I’ve tried to explain as clearly and concisely as possible what I think the difference is between children and adults, and how being more like children can help us become better at learning foreign languages. The main reason for that is that adults know how to think about language and that causes interference from their first language. Stephen Krashen, known for his comprehensible input hypothesis, goes almost there by explaining that, even as adults, we acquire language by understanding messages. However he doesn’t explain why explicit instruction can be detrimental, fact that he mentions himself in this talk. Marvin Brown, on the other side, provides a very reasonable explanation for that in his book From the Outside In, to which I owe a great deal of my ideas.

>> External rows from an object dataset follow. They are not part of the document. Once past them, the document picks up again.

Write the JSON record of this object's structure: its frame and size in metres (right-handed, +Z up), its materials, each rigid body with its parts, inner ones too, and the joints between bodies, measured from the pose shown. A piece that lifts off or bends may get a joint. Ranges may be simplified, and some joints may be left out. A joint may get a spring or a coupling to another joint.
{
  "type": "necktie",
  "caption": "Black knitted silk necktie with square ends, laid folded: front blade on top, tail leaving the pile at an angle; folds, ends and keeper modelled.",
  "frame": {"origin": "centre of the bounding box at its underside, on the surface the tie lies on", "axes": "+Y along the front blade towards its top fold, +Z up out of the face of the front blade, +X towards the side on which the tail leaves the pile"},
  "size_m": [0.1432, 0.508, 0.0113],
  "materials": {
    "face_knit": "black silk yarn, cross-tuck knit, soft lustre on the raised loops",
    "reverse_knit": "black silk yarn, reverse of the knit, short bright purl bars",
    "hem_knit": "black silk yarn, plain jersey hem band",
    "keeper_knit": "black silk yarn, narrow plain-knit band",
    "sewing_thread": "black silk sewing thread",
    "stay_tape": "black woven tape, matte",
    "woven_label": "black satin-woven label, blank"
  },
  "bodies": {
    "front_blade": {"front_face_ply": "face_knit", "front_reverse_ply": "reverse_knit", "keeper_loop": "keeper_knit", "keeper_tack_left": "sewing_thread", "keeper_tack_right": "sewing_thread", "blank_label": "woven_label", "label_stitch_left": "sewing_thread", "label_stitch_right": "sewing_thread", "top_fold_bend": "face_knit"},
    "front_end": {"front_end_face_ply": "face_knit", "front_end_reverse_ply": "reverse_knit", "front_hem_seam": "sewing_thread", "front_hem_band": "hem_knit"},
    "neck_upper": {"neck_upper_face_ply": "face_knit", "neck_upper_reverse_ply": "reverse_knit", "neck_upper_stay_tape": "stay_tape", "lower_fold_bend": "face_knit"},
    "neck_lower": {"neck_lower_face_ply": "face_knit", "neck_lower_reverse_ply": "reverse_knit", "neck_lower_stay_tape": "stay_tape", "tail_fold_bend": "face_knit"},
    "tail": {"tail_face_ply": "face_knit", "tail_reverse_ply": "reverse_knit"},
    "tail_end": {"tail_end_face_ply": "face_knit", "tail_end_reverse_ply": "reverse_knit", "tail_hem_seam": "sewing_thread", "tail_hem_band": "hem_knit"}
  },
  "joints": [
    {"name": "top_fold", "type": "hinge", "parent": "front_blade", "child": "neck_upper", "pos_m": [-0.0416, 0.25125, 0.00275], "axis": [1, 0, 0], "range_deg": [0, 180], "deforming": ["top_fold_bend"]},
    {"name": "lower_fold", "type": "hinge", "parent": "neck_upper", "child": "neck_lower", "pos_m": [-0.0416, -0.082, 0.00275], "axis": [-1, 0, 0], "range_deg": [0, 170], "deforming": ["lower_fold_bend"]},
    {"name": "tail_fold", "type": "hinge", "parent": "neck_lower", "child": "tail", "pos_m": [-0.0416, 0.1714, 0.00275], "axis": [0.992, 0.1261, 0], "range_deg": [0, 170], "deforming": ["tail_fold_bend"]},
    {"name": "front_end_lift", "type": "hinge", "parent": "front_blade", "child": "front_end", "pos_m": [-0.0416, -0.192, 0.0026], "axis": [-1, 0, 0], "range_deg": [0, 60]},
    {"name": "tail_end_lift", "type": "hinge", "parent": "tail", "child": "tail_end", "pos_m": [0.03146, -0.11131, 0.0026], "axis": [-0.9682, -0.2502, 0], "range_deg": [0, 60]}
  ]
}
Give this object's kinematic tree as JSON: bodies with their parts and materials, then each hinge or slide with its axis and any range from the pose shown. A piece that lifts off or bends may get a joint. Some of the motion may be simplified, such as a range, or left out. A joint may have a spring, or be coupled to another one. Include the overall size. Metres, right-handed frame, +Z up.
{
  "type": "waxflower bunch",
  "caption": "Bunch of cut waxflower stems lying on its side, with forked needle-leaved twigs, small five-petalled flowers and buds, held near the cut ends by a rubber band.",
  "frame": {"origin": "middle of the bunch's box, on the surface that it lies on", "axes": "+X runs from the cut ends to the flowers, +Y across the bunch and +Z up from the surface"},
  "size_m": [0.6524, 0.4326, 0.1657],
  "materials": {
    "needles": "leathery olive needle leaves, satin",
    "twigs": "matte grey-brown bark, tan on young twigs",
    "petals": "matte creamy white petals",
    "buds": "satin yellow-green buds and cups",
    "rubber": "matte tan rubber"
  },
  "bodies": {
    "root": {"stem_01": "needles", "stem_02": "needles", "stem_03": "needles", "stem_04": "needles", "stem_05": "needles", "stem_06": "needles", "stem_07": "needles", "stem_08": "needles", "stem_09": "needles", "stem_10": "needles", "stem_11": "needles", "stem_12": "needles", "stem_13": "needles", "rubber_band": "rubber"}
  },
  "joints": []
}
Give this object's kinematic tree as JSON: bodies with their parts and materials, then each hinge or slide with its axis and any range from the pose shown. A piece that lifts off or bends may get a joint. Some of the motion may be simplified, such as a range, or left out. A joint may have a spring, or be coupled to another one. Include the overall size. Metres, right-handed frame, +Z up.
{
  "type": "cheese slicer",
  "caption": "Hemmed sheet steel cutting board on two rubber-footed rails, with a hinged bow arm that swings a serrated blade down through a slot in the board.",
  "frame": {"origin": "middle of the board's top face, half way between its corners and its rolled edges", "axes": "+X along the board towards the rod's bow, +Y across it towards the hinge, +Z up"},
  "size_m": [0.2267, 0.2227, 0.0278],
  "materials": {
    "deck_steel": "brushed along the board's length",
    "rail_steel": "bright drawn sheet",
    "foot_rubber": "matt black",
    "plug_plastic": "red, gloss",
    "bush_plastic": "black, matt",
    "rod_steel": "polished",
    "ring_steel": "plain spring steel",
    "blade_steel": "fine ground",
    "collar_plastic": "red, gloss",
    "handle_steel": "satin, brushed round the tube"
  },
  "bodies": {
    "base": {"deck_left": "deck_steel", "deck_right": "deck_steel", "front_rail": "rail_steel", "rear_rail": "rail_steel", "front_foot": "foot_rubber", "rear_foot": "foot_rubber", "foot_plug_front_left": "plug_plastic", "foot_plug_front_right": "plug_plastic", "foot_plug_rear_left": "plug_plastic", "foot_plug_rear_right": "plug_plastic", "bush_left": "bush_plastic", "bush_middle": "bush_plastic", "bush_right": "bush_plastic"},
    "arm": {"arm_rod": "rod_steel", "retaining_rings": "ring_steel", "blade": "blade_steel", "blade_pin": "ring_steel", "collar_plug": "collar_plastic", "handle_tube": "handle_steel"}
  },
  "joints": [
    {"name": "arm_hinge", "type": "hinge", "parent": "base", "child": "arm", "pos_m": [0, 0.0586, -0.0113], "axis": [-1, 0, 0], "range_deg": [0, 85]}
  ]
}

An additional benefit of acting more like a child when learning a language is the reduction of stress thanks to not having to memorize complicated grammar, practice pronouncing strange sounds, having to assemble together sentences before you intuitively know how to, and having to speak in front of other people before you are ready.

I know that the opinions expressed in this post are quite controversial, and maybe not many people will agree with me. Still, some rare people are found here and there around the world who have mastered a foreign language as adults to the point at which they are mistaken for native speakers, and I think the ideas expressed in this post may be a step in the right direction to replicate their success and get many others to benefit from it.